◆ **Task goal**
Repeat, exactly, the run of lines that opens with the line containing "hot_wall_union();" and closes with the line containing "bpy.context.scene.collection.objects.link(rigid_bodies[body])", and leave all other lines out.

◆ **Recorded information**
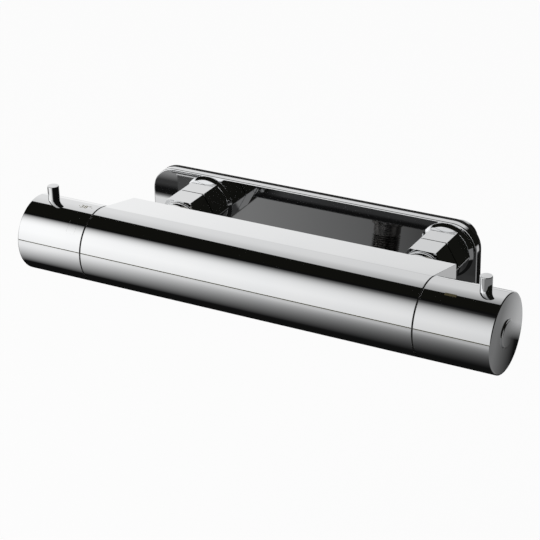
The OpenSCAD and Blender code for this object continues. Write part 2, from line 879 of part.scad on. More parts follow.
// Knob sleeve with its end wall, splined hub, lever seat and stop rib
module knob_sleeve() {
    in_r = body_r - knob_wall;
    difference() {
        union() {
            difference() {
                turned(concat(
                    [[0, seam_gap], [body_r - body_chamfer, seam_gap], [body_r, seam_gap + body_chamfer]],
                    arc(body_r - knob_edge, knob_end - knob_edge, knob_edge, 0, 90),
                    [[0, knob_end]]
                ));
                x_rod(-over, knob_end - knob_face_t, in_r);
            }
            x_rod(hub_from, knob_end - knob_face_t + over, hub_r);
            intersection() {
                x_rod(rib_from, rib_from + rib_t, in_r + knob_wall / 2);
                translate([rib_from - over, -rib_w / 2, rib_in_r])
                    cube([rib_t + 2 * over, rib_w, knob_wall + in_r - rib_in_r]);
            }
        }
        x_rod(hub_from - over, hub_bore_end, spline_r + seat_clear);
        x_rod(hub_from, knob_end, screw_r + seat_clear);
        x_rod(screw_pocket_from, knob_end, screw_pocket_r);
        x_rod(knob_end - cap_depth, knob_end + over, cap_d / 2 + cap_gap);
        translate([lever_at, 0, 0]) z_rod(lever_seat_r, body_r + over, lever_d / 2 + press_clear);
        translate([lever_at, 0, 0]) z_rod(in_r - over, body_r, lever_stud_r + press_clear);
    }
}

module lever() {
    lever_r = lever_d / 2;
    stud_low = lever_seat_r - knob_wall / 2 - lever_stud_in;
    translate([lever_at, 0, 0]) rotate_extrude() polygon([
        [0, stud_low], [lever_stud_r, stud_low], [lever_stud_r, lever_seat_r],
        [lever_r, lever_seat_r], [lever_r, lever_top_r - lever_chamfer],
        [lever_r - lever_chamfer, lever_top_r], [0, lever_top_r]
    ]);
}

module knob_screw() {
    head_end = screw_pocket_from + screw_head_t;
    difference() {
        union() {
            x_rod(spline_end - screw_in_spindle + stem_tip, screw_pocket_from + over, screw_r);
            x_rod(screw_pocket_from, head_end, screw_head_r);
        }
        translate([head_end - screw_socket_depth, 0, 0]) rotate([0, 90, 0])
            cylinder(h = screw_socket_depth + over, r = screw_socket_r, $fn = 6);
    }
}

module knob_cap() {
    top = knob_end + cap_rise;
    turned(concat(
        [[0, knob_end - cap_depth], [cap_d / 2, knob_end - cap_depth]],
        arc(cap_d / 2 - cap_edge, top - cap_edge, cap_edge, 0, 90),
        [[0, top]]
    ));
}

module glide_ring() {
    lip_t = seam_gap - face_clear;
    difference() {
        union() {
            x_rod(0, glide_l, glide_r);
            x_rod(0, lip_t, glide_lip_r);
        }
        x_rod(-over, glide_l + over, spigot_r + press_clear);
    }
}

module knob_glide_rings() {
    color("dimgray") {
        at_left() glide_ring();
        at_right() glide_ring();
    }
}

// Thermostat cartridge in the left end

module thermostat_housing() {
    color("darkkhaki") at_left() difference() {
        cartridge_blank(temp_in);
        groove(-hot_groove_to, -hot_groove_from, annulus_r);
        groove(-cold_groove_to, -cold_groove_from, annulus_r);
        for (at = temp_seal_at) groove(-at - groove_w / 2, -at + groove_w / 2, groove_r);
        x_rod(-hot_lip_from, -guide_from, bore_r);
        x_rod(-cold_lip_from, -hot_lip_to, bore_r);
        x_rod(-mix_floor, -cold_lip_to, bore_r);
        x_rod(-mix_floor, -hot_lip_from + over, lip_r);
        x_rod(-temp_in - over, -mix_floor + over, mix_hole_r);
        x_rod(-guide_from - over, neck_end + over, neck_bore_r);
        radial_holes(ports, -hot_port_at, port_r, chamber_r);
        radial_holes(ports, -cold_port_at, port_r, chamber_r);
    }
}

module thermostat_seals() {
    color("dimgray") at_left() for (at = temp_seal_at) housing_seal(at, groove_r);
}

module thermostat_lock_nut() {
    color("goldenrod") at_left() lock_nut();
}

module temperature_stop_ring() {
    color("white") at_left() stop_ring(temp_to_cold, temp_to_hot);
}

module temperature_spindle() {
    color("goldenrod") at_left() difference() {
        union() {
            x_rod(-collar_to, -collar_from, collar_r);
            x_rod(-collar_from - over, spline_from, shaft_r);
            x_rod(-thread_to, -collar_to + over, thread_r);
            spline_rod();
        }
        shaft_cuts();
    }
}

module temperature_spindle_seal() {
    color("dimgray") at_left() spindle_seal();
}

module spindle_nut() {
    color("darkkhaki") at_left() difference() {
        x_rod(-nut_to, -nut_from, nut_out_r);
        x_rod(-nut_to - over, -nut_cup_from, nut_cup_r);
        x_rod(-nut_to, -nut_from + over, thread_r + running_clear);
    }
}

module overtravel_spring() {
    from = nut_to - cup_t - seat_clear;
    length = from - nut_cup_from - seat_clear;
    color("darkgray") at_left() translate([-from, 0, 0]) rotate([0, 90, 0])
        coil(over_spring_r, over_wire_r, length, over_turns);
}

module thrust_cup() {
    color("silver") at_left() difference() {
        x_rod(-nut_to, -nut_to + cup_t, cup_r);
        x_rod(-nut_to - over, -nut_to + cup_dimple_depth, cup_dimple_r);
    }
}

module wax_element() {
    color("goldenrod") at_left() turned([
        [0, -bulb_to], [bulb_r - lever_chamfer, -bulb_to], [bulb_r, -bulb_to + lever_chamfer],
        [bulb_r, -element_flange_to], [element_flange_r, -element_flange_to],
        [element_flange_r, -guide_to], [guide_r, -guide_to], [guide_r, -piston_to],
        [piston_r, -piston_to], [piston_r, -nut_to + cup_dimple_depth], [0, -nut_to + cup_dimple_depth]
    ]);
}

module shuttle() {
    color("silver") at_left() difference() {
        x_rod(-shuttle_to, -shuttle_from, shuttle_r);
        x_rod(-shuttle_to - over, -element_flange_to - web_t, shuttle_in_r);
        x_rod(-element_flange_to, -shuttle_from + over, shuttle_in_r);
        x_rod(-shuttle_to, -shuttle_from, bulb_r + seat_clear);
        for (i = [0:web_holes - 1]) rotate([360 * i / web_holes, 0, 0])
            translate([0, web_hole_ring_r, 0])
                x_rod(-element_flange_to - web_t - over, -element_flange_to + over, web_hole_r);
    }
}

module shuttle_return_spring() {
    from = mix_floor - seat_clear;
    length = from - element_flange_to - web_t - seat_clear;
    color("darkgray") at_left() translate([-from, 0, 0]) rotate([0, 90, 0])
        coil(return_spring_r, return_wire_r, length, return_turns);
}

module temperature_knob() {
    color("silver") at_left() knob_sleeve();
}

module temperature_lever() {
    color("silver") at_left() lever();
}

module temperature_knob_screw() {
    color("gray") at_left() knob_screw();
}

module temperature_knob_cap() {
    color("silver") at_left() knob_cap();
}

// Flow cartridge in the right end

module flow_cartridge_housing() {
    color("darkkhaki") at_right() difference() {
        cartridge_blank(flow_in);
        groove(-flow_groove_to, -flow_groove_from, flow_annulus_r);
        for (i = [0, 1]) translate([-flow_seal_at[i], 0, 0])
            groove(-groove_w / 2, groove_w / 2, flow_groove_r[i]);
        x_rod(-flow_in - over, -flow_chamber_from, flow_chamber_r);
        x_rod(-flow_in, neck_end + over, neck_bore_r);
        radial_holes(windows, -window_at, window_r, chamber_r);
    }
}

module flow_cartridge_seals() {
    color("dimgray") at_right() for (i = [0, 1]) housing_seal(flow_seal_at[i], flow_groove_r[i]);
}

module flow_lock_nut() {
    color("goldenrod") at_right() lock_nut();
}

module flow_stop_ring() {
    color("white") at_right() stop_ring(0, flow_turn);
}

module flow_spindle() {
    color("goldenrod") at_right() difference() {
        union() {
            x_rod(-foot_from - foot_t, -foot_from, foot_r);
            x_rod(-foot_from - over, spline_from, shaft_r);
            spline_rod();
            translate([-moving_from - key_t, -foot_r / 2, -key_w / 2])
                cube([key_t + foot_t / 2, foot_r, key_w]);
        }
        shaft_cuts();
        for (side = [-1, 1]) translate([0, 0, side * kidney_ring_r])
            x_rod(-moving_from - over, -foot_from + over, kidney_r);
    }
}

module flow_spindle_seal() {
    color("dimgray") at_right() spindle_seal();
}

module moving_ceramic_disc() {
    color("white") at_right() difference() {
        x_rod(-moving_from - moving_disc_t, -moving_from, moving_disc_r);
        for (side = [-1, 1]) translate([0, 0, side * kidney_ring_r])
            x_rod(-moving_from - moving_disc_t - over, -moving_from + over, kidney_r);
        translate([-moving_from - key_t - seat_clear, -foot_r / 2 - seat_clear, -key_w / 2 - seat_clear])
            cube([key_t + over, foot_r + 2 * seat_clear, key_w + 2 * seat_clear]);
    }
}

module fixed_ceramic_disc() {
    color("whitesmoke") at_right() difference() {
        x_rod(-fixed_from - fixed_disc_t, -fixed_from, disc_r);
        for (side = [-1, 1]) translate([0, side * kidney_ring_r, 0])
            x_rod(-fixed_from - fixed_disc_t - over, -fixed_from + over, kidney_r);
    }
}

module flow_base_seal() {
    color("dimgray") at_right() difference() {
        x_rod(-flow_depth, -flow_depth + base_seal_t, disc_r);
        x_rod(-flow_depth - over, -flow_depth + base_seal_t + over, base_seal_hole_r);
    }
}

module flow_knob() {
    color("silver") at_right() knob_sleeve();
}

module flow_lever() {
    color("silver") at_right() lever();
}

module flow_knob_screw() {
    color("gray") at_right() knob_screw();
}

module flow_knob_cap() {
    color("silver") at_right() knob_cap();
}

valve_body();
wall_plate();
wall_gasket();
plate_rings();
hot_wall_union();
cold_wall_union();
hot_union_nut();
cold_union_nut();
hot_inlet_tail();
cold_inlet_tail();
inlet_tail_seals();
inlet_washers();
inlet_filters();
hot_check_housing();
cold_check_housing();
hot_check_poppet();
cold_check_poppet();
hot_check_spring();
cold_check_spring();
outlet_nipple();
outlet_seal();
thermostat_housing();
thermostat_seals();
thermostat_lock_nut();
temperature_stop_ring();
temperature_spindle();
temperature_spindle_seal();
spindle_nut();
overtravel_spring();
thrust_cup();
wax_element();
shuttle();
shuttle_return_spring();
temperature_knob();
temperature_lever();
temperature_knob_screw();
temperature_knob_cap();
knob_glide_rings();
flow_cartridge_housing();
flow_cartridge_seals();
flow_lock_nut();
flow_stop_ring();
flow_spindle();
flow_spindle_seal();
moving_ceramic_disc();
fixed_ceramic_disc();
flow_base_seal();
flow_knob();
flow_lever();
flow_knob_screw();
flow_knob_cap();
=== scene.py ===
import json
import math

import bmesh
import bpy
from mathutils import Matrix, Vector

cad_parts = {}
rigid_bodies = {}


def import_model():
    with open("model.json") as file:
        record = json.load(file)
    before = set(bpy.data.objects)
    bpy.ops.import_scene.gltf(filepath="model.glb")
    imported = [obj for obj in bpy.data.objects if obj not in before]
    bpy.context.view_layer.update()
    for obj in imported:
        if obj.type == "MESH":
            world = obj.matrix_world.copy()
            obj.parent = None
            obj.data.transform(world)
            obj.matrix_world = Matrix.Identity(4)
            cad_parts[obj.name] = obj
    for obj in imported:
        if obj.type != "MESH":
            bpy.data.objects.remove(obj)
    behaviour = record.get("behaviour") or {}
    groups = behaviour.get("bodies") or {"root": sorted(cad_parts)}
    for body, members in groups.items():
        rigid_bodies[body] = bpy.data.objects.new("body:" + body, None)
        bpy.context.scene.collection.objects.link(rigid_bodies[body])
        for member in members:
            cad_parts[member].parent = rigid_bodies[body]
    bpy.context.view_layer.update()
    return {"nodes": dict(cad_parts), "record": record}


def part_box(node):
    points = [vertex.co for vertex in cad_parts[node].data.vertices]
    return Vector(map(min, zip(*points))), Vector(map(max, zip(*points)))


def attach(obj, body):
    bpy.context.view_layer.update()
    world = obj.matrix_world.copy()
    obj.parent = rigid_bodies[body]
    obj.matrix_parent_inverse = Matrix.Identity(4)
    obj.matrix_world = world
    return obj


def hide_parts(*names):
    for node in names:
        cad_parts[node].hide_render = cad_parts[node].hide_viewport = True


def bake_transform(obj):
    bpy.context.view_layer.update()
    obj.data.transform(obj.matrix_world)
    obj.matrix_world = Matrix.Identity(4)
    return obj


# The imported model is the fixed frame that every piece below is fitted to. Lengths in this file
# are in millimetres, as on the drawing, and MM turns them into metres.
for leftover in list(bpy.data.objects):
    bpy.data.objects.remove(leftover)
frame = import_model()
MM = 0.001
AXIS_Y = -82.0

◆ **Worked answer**
hot_wall_union();
cold_wall_union();
hot_union_nut();
cold_union_nut();
hot_inlet_tail();
cold_inlet_tail();
inlet_tail_seals();
inlet_washers();
inlet_filters();
hot_check_housing();
cold_check_housing();
hot_check_poppet();
cold_check_poppet();
hot_check_spring();
cold_check_spring();
outlet_nipple();
outlet_seal();
thermostat_housing();
thermostat_seals();
thermostat_lock_nut();
temperature_stop_ring();
temperature_spindle();
temperature_spindle_seal();
spindle_nut();
overtravel_spring();
thrust_cup();
wax_element();
shuttle();
shuttle_return_spring();
temperature_knob();
temperature_lever();
temperature_knob_screw();
temperature_knob_cap();
knob_glide_rings();
flow_cartridge_housing();
flow_cartridge_seals();
flow_lock_nut();
flow_stop_ring();
flow_spindle();
flow_spindle_seal();
moving_ceramic_disc();
fixed_ceramic_disc();
flow_base_seal();
flow_knob();
flow_lever();
flow_knob_screw();
flow_knob_cap();
=== scene.py ===
import json
import math

import bmesh
import bpy
from mathutils import Matrix, Vector

cad_parts = {}
rigid_bodies = {}


def import_model():
    with open("model.json") as file:
        record = json.load(file)
    before = set(bpy.data.objects)
    bpy.ops.import_scene.gltf(filepath="model.glb")
    imported = [obj for obj in bpy.data.objects if obj not in before]
    bpy.context.view_layer.update()
    for obj in imported:
        if obj.type == "MESH":
            world = obj.matrix_world.copy()
            obj.parent = None
            obj.data.transform(world)
            obj.matrix_world = Matrix.Identity(4)
            cad_parts[obj.name] = obj
    for obj in imported:
        if obj.type != "MESH":
            bpy.data.objects.remove(obj)
    behaviour = record.get("behaviour") or {}
    groups = behaviour.get("bodies") or {"root": sorted(cad_parts)}
    for body, members in groups.items():
        rigid_bodies[body] = bpy.data.objects.new("body:" + body, None)
        bpy.context.scene.collection.objects.link(rigid_bodies[body])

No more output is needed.